__BRIEF__
Reproduce only the top of the records, down to and including the line containing "screws and dowels.".

━━ RECORDS TO PROCESS

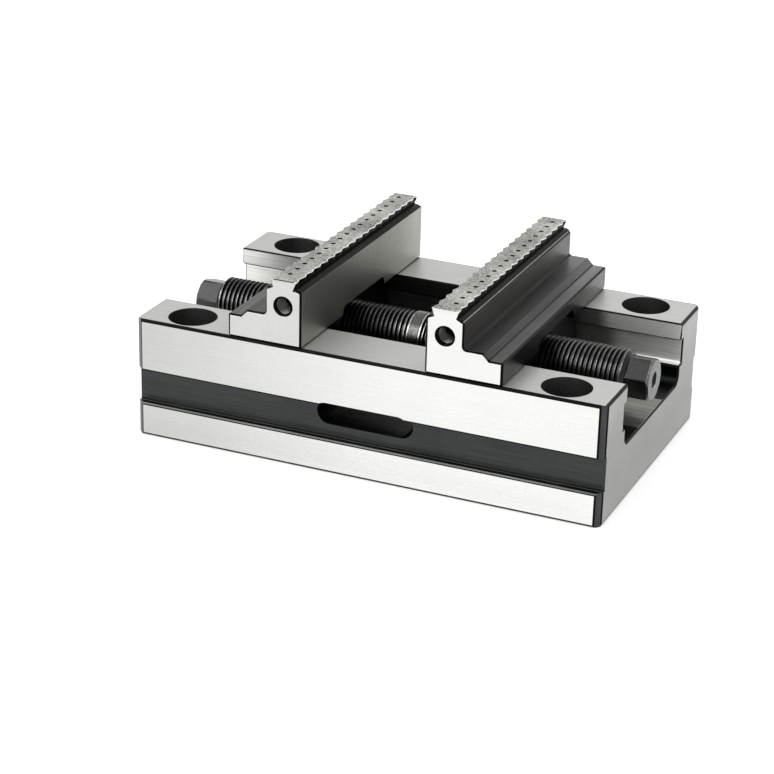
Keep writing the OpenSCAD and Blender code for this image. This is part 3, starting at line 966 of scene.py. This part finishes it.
@dataclass
class Carriage:
    """One side's moving pieces: the toothed jaw, its slide nut, and their screws and dowels.

    The stop holes' thread is given by its corners in one turn: the place, as a share of the
    pitch, and 1 at a root or 0 at a crest.
    """

    side: Side
    face_x: float = 19.6
    rail_z: float = 38.05
    ledge: float = 17.9
    near: float = 0.05
    head_ease: float = 0.3
    head_angle: float = 32
    least_edge: float = 0.6
    end_bevel: float = 0.6
    stop_in: float = 6.0
    stop_up: float = 12.3
    stop_y: float = 45.0
    stop_clear: float = 4.0
    bore_r: float = 2.5
    root_r: float = 3.0
    pitch: float = 1.0
    profile: tuple[tuple[float, int], ...] = ((0.0, 0), (0.2, 0), (0.55, 1), (0.65, 1))
    fade: float = 0.4
    bore: tuple[float, float] = (0.7, 14.0)
    columns: int = 48

    def bore_place(self, spot: Vector, end: int) -> tuple[float, float]:
        """Places a point by one of the stop holes.

        Args:
            spot: the point, in metres.
            end: -1 for the front hole and 1 for the back one.

        Returns:
            Its distance from the hole's axis and its depth in the hole, in millimetres.
        """
        x = spot.x / MM * self.side.value - self.face_x - self.stop_in
        z = spot.z / MM - self.rail_z - self.stop_up
        return math.hypot(x, z), self.stop_y - end * spot.y / MM

    def open_bore(self, shape: bmesh.types.BMesh, end: int) -> None:
        """Takes out the plain wall of a stop hole.

        Args:
            shape: the jaw.
            end: -1 for the front hole and 1 for the back one.
        """
        low, high = self.bore
        wall = []
        for face in shape.faces:
            places = [self.bore_place(v.co, end) for v in face.verts]
            if all(abs(r - self.bore_r) < self.near and low - self.near < d < high + self.near
                   for r, d in places):
                wall.append(face)
        bmesh.ops.delete(shape, geom=wall, context="FACES")

    def cut_thread(self, shape: bmesh.types.BMesh, end: int) -> None:
        """Puts a threaded wall into a stop hole: crests at the bore, roots outside it.

        Args:
            shape: the jaw.
            end: -1 for the front hole and 1 for the back one.
        """
        low, high = self.bore
        grid = []
        for index in range(self.columns):
            turn = index / self.columns
            points = [(low, self.bore_r)]
            for count in range(-1, math.ceil((high - low) / self.pitch) + 1):
                for offset, root in self.profile:
                    depth = min(high, max(low, low + (count + offset + turn) * self.pitch))
                    cut = root * clamp(min(depth - low, high - depth) / self.fade)
                    points.append((depth, self.bore_r + (self.root_r - self.bore_r) * cut))
            points.append((high, self.bore_r))
            angle = 2 * math.pi * turn * end * self.side.value
            grid.append([shape.verts.new((
                self.side.value * (self.face_x + self.stop_in + r * math.cos(angle)) * MM,
                end * (self.stop_y - depth) * MM,
                (self.rail_z + self.stop_up + r * math.sin(angle)) * MM)) for depth, r in points])
        join_columns(shape, grid, range(1, len(grid[0]) - 1), len(self.profile))

    def ease_head(self, shape: bmesh.types.BMesh) -> None:
        """Takes the sharpness off the head's edges, as stoning does.

        Args:
            shape: the jaw.
        """
        brow = self.rail_z + self.ledge
        edges = [e for e in shape.edges
                 if is_sharp(e, self.head_angle) and e.calc_length() / MM > self.least_edge
                 and max(v.co.z for v in e.verts) / MM > brow + self.near
                 and min(v.co.z for v in e.verts) / MM > brow - 3 * self.near]
        bevel(shape, edges, self.head_ease, segments=2, limited=True)

    def bevel_ends(self, shape: bmesh.types.BMesh) -> None:
        """Chamfers the outline of both end faces below the head, where the dark finish shows.

        Args:
            shape: the jaw.
        """
        brow = self.rail_z + self.ledge
        edges = [e for e in shape.edges
                 if is_sharp(e) and max(v.co.z for v in e.verts) / MM < brow + 2 * self.near
                 and all(abs(abs(v.co.y) / MM - self.stop_y) < self.near
                         and self.bore_place(v.co, 1)[0] > self.stop_clear for v in e.verts)]
        bevel(shape, edges, self.end_bevel)

    def build_jaw(self, material: bpy.types.Material) -> bpy.types.Object:
        """Builds the jaw, with eased teeth, chamfered ends and tapped stop holes.

        Args:
            material: the finish.

        Returns:
            The piece, standing for the jaw's node.
        """
        node = f"jaw_{self.side.word}"
        shape = cad_shape(node)
        self.ease_head(shape)
        self.bevel_ends(shape)
        for end in (-1, 1):
            self.open_bore(shape, end)
            self.cut_thread(shape, end)
        bmesh.ops.remove_doubles(shape, verts=shape.verts, dist=WELD)
        piece = mesh_piece(f"toothed_jaw_{self.side.word}", shape, material, 30)
        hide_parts(node)
        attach(piece, f"{self.side.word}_carriage")
        LOG.info("%s: %d faces", piece.name, len(piece.data.polygons))
        return piece

    def build(self, jaw: bpy.types.Material, oxide: bpy.types.Material,
              pin: bpy.types.Material) -> None:
        """Builds the jaw and dresses what it stands on.

        Args:
            jaw: the jaw's finish.
            oxide: the finish of the slide nut and the screws.
            pin: the dowels' finish.
        """
        self.build_jaw(jaw)
        dress(f"slide_nut_{self.side.word}", oxide)
        dress(f"jaw_screws_{self.side.word}", oxide)
        dress(f"jaw_dowels_{self.side.word}", pin)


@dataclass
class Studio:
    """Floor, world, lamps and camera: the floor and lamps in metres, the camera in millimetres.

    Each pair of levels is a light's strength, for the floor's glow by camera and by mirror
    rays, and for the world by the rays that light the object and by those two.
    """

    floor_size: float = 6.0
    floor_colour: str = "#EDEDED"
    floor_roughness: float = 0.9
    floor_levels: tuple[float, float] = (0.45, 0.28)
    world_levels: tuple[float, float] = (0.55, 1.0)
    aim: tuple[float, float, float] = (0.0, 0.0, 0.03)
    azimuth: float = 23.13
    elevation: float = 22.98
    roll: float = 1.47
    target: tuple[float, float, float] = (-11.09, 0.0, 10.61)
    distance: float = 740.73
    lens: float = 110.24
    sensor: float = 36.0
    clip: tuple[float, float] = (50.0, 20000.0)

    def seen_rays(self, tree: bpy.types.NodeTree) -> tuple[bpy.types.NodeSocket,
                                                           bpy.types.NodeSocket]:
        """Adds the tests for rays that see a background.

        Args:
            tree: the node tree.

        Returns:
            1 for mirror rays, and 1 for camera and mirror rays.
        """
        path = add_node(tree, "LightPath").outputs
        both = add_node(tree, "Math", {0: path["Is Camera Ray"], 1: path["Is Glossy Ray"]},
                        operation="MAXIMUM")
        return path["Is Glossy Ray"], both.outputs[0]

    def add_floor(self) -> None:
        """Adds the pale floor, which keeps the object's shadow."""
        shape = bmesh.new()
        bmesh.ops.create_grid(shape, x_segments=1, y_segments=1, size=self.floor_size / 2)
        material, tree, shader = blank_material("pale_studio_floor")
        shader.inputs["Base Color"].default_value = linear(self.floor_colour)
        shader.inputs["Roughness"].default_value = self.floor_roughness
        mirrored, seen = self.seen_rays(tree)
        plain, glossy = self.floor_levels
        level = add_node(tree, "MapRange", {0: mirrored, 3: plain, 4: glossy}).outputs[0]
        glow = add_node(tree, "Emission", {"Color": (1, 1, 1, 1), "Strength": level})
        both = add_node(tree, "AddShader", {0: shader.outputs[0], 1: glow.outputs[0]})
        mixed = add_node(tree, "MixShader", {0: seen, 1: shader.outputs[0], 2: both.outputs[0]})
        output = next(n for n in tree.nodes if n.bl_idname == "ShaderNodeOutputMaterial")
        tree.links.new(mixed.outputs[0], output.inputs["Surface"])
        mesh = bpy.data.meshes.new("studio_floor")
        shape.to_mesh(mesh)
        shape.free()
        mesh.materials.append(material)
        floor = bpy.data.objects.new("studio_floor", mesh)
        bpy.context.scene.collection.objects.link(floor)

    def add_world(self) -> None:
        """Sets a white surround that camera and mirror rays see, and a softer fill."""
        world = bpy.data.worlds.new("studio")
        bpy.context.scene.world = world
        world.use_nodes = True
        tree = world.node_tree
        tree.nodes.clear()
        fill, white = self.world_levels
        seen = self.seen_rays(tree)[1]
        level = add_node(tree, "MapRange", {0: seen, 3: fill, 4: white}).outputs[0]
        sky = add_node(tree, "Background", {"Color": (1, 1, 1, 1), "Strength": level})
        add_node(tree, "OutputWorld", {"Surface": sky.outputs[0]})

    def add_lamp(self, name: str, place: Sequence[float], size: float, watts: float) -> None:
        """Adds a soft square lamp aimed at the object.

        Args:
            name: the lamp's name.
            place: its place in metres.
            size: the length of its side in metres.
            watts: its power.
        """
        data = bpy.data.lights.new(name, "AREA")
        data.size, data.energy = size, watts
        lamp = bpy.data.objects.new(name, data)
        bpy.context.scene.collection.objects.link(lamp)
        lamp.location = place
        away = Vector(place) - Vector(self.aim)
        lamp.rotation_mode = "QUATERNION"
        lamp.rotation_quaternion = away.to_track_quat("Z", "Y")

    def add_camera(self) -> None:
        """Adds the camera at the photograph's viewing angle."""
        az, el, roll = (math.radians(v) for v in (self.azimuth, self.elevation, self.roll))
        back = Vector((math.sin(az) * math.cos(el), -math.cos(az) * math.cos(el), math.sin(el)))
        right = Vector((math.cos(az), math.sin(az), 0))
        level_up = back.cross(right)
        right = right * math.cos(roll) + level_up * math.sin(roll)
        up = back.cross(right)
        data = bpy.data.cameras.new("camera")
        data.sensor_width, data.lens = self.sensor, self.lens
        data.clip_start, data.clip_end = (c * MM for c in self.clip)
        camera = bpy.data.objects.new("camera", data)
        bpy.context.scene.collection.objects.link(camera)
        spot = (Vector(self.target) + back * self.distance) * MM
        turn = Matrix((right, up, back)).transposed().to_4x4()
        camera.matrix_world = Matrix.Translation(spot) @ turn
        bpy.context.scene.camera = camera

    def build(self) -> None:
        """Builds the whole studio."""
        self.add_floor()
        self.add_world()
        self.add_lamp("key_lamp", (-0.45, -0.65, 0.75), size=0.7, watts=4.5)
        self.add_lamp("top_lamp", (0.25, 0.35, 0.95), size=0.8, watts=3.0)
        self.add_camera()
        bpy.context.scene.view_settings.view_transform = "Standard"


def main() -> None:
    """Builds the vise's looks and the studio around it."""
    logging.basicConfig(level=logging.INFO, format="%(message)s")
    Studio().build()
    oxide = BlackOxideSteel().build()
    pin_steel = GroundPinSteel().build()
    Body().build(GroundBodySteel().build())
    dress("screw_bracket", BracketSteel().build())
    dress("bracket_screws", oxide)
    dress("bracket_dowels", pin_steel)
    jaw_steel = HardenedJawSteel().build()
    for side in Side:
        Carriage(side).build(jaw_steel, oxide, pin_steel)
    LeadScrew().build(BlackOxideScrewSteel().build())


if __name__ == "__main__":
    main()
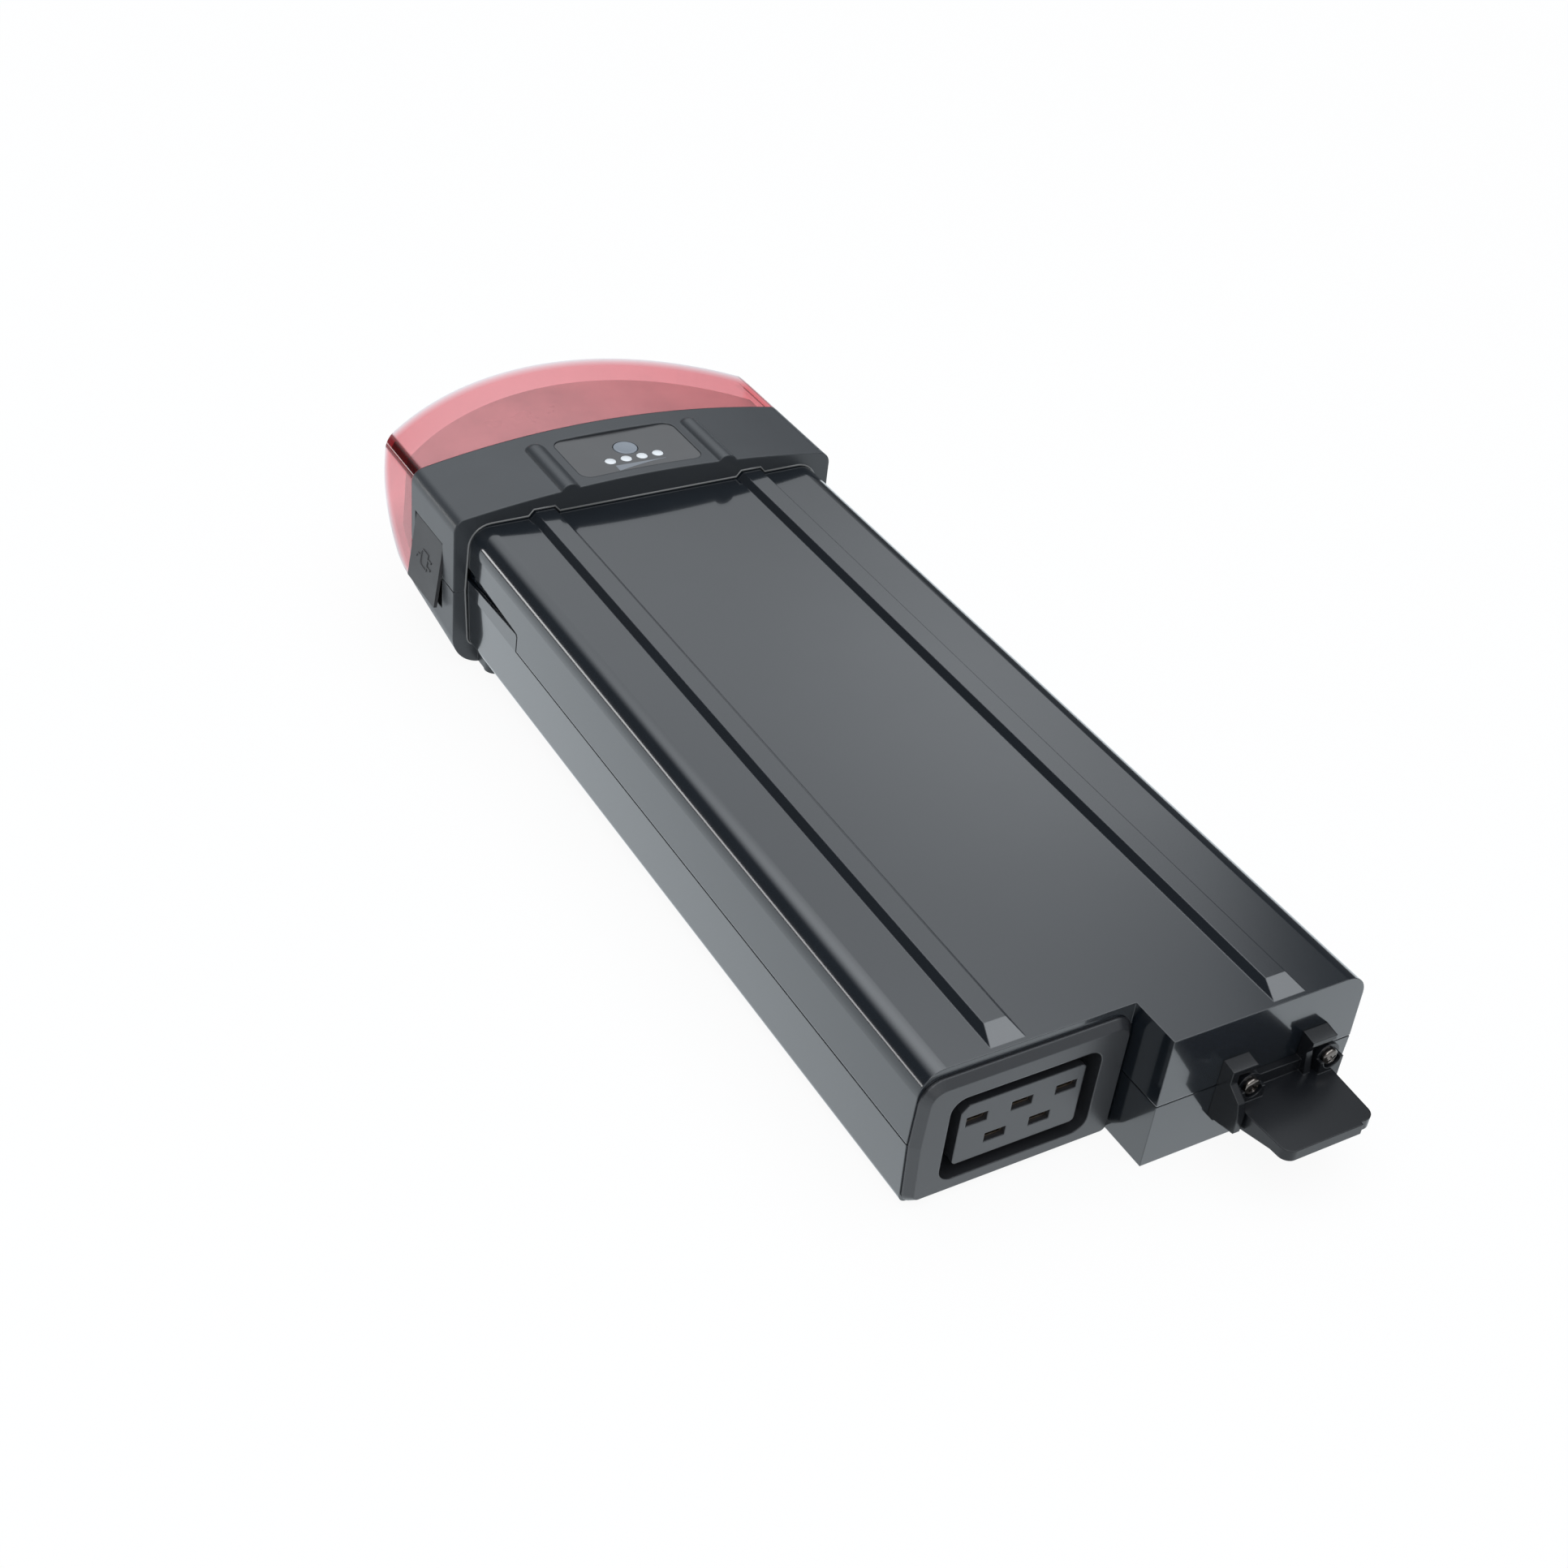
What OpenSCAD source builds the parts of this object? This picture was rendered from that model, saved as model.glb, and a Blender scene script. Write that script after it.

━━━━

__TASK SOLUTION__
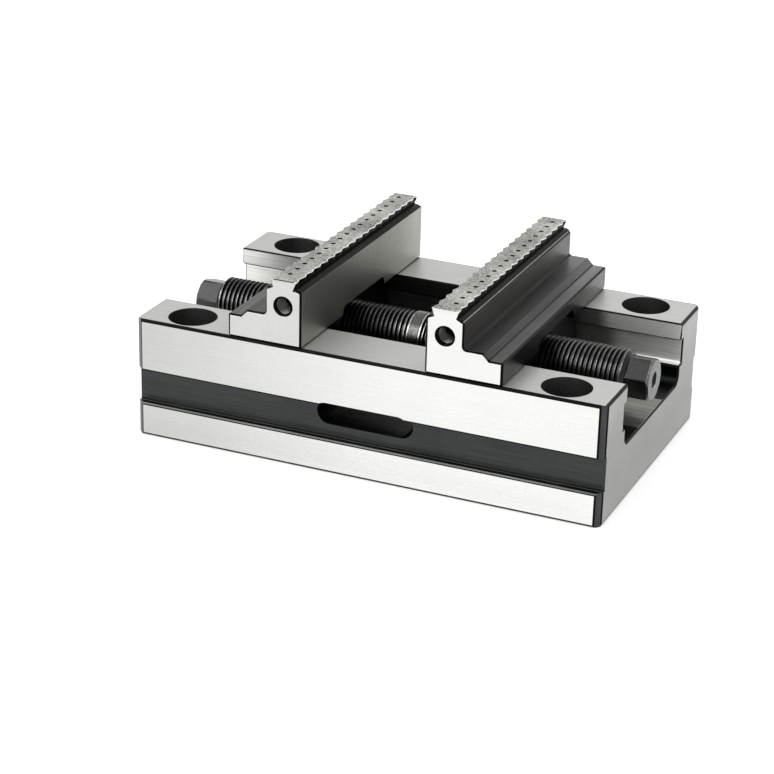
Keep writing the OpenSCAD and Blender code for this image. This is part 3, starting at line 966 of scene.py. This part finishes it.
@dataclass
class Carriage:
    """One side's moving pieces: the toothed jaw, its slide nut, and their screws and dowels.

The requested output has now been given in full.